• **SHORT EXERCISE**
Return the material below in full and exactly.

• **SOURCE DATA**
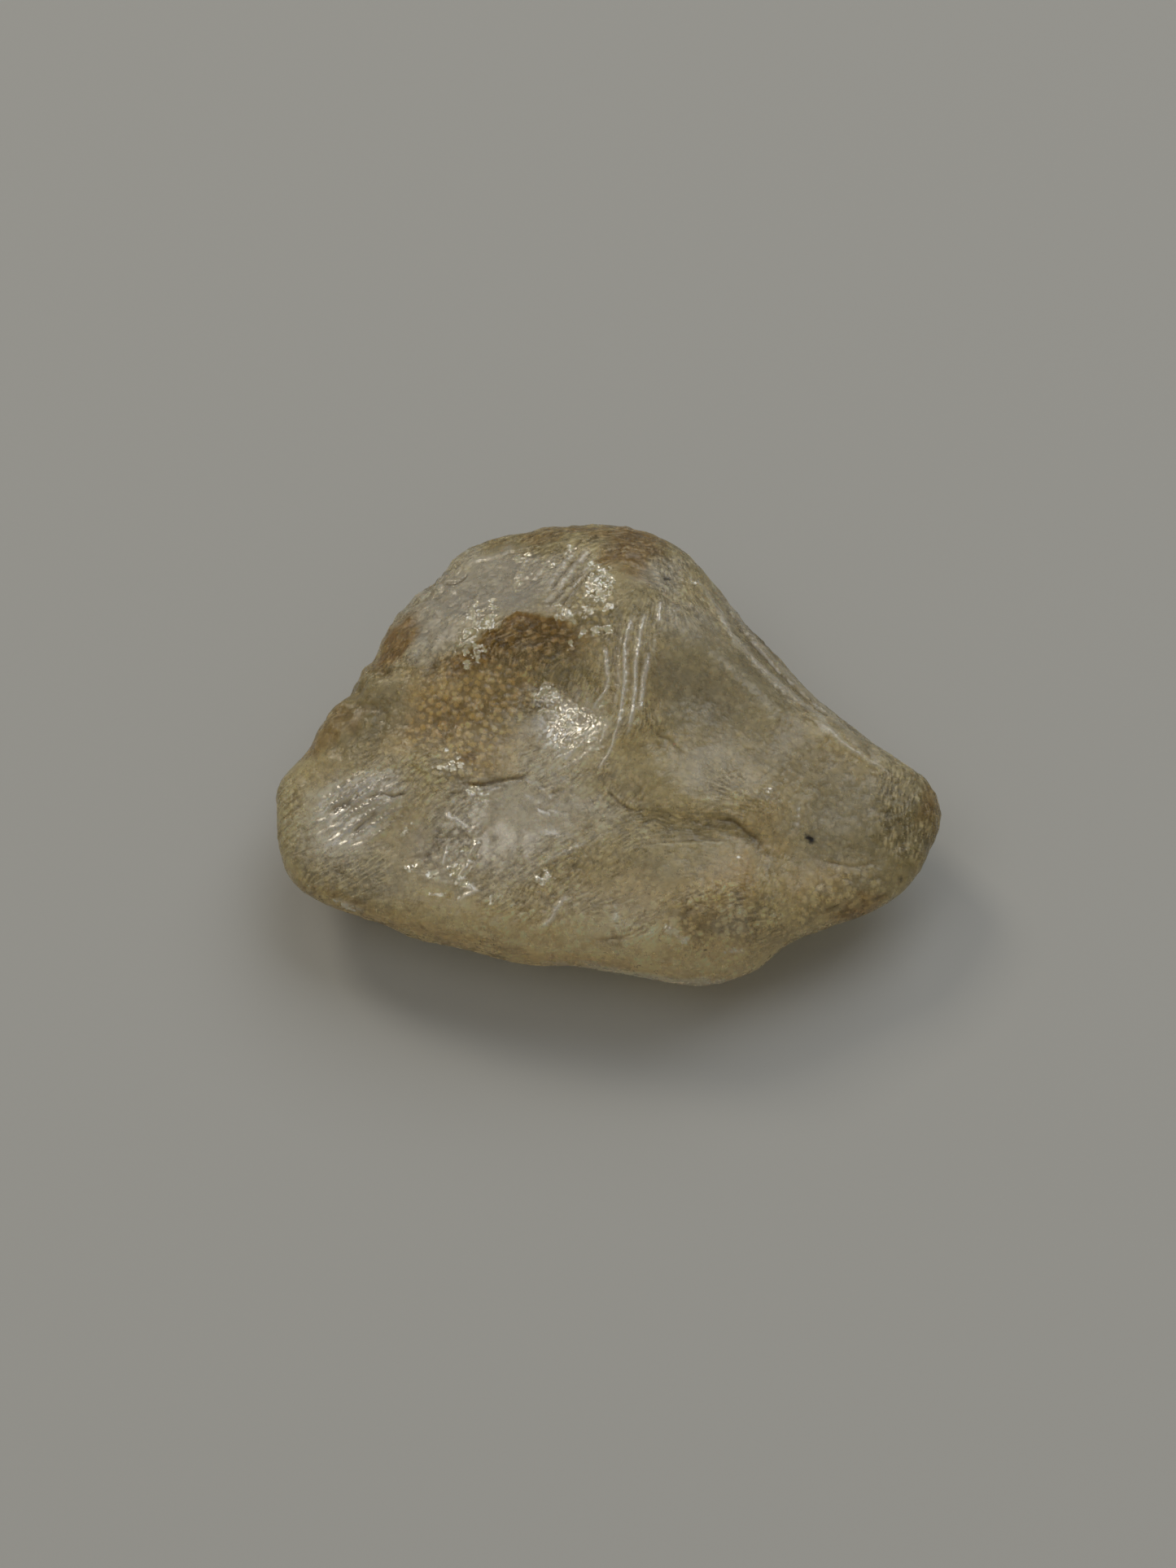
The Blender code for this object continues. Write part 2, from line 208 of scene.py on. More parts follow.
# Ledges, whose left side stands higher: path, how far back the raised side runs, height
LEDGES = (
    (((-9.6, 5.6), (-8.6, 6.2), (-7.4, 7.0), (-6.2, 8.0), (-5.4, 8.5), (-4.0, 8.45), (-2.2, 8.0)), 1.6, 0.28),
    (((7.6, -5.3), (5.1, -5.0), (3.5, -5.15), (1.6, -5.5)), 2.0, 0.30),
    (((8.6, -4.9), (7.2, -3.6), (5.6, -3.4), (2.8, -3.3), (1.2, -3.0), (0.0, -2.0)), -1.8, 0.05),
    (((-10.6, 9.6), (-8.8, 11.2), (-6.0, 12.1), (-2.5, 12.7), (0.2, 12.6)), 0.9, 0.14),
    (((0.6, 13.2), (0.9, 11.6), (1.7, 11.2), (2.6, 12.2)), 1.2, 0.16),
    (((-17.6, -0.4), (-14.6, -0.6), (-11.6, -0.6), (-9.8, -1.6)), 1.6, 0.12),
    (((-6.4, -7.6), (-4.1, -6.4), (-1.5, -5.1), (0.6, -3.9)), -1.8, 0.14),
    (((-8.2, -6.4), (-9.4, -7.4), (-11.4, -6.9), (-12.6, -6.5)), 1.2, 0.12),
    (((-15.0, 4.9), (-12.0, 5.3), (-10.0, 5.5)), 1.4, 0.16),
    (((-7.4, -3.2), (-8.4, -4.5), (-9.2, -4.0), (-9.8, -3.3)), 1.1, 0.12),
    (((-13.0, -9.3), (-8.0, -10.6), (-3.0, -11.6), (1.0, -11.9), (5.4, -12.6), (8.2, -12.4)), 1.6, 0.12),
    (((2.8, 9.6), (2.5, 8.0), (2.7, 6.2), (3.4, 4.4)), -1.0, 0.10),
    (((8.9, -4.6), (9.6, -5.9), (9.4, -7.6), (10.4, -9.4)), 1.4, 0.12),
)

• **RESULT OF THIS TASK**
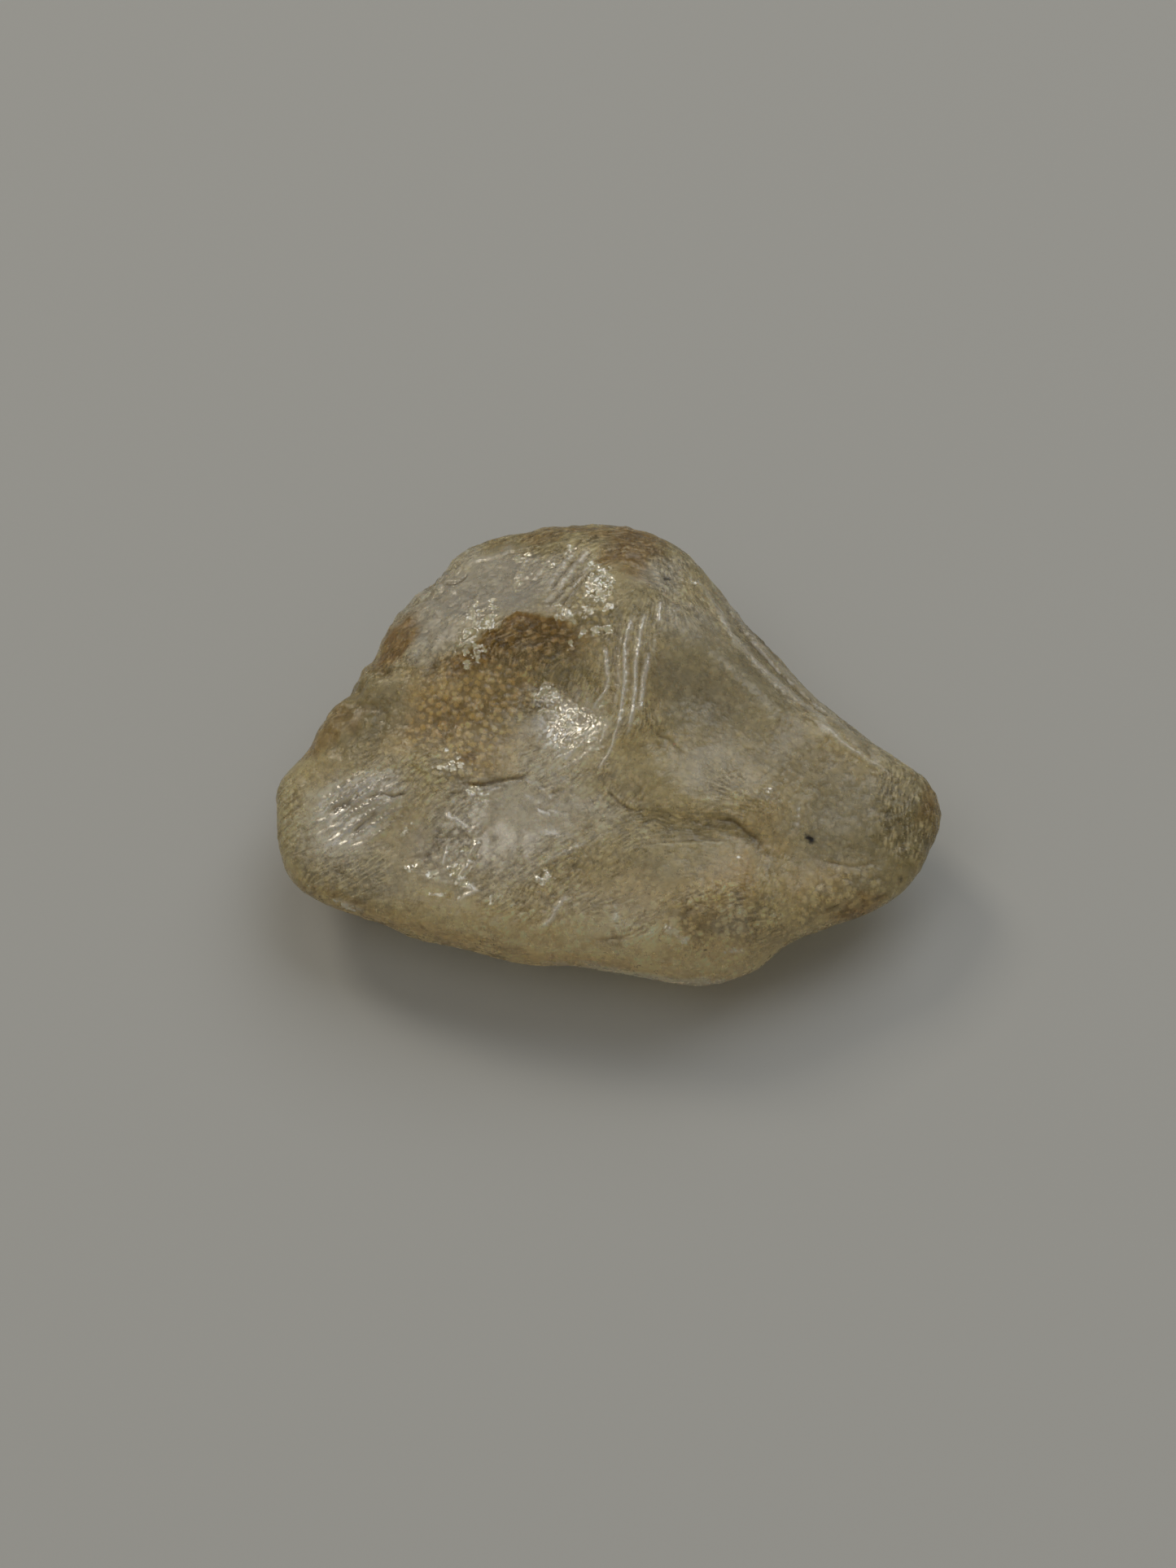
The Blender code for this object continues. Write part 2, from line 208 of scene.py on. More parts follow.
# Ledges, whose left side stands higher: path, how far back the raised side runs, height
LEDGES = (
    (((-9.6, 5.6), (-8.6, 6.2), (-7.4, 7.0), (-6.2, 8.0), (-5.4, 8.5), (-4.0, 8.45), (-2.2, 8.0)), 1.6, 0.28),
    (((7.6, -5.3), (5.1, -5.0), (3.5, -5.15), (1.6, -5.5)), 2.0, 0.30),
    (((8.6, -4.9), (7.2, -3.6), (5.6, -3.4), (2.8, -3.3), (1.2, -3.0), (0.0, -2.0)), -1.8, 0.05),
    (((-10.6, 9.6), (-8.8, 11.2), (-6.0, 12.1), (-2.5, 12.7), (0.2, 12.6)), 0.9, 0.14),
    (((0.6, 13.2), (0.9, 11.6), (1.7, 11.2), (2.6, 12.2)), 1.2, 0.16),
    (((-17.6, -0.4), (-14.6, -0.6), (-11.6, -0.6), (-9.8, -1.6)), 1.6, 0.12),
    (((-6.4, -7.6), (-4.1, -6.4), (-1.5, -5.1), (0.6, -3.9)), -1.8, 0.14),
    (((-8.2, -6.4), (-9.4, -7.4), (-11.4, -6.9), (-12.6, -6.5)), 1.2, 0.12),
    (((-15.0, 4.9), (-12.0, 5.3), (-10.0, 5.5)), 1.4, 0.16),
    (((-7.4, -3.2), (-8.4, -4.5), (-9.2, -4.0), (-9.8, -3.3)), 1.1, 0.12),
    (((-13.0, -9.3), (-8.0, -10.6), (-3.0, -11.6), (1.0, -11.9), (5.4, -12.6), (8.2, -12.4)), 1.6, 0.12),
    (((2.8, 9.6), (2.5, 8.0), (2.7, 6.2), (3.4, 4.4)), -1.0, 0.10),
    (((8.9, -4.6), (9.6, -5.9), (9.4, -7.6), (10.4, -9.4)), 1.4, 0.12),
)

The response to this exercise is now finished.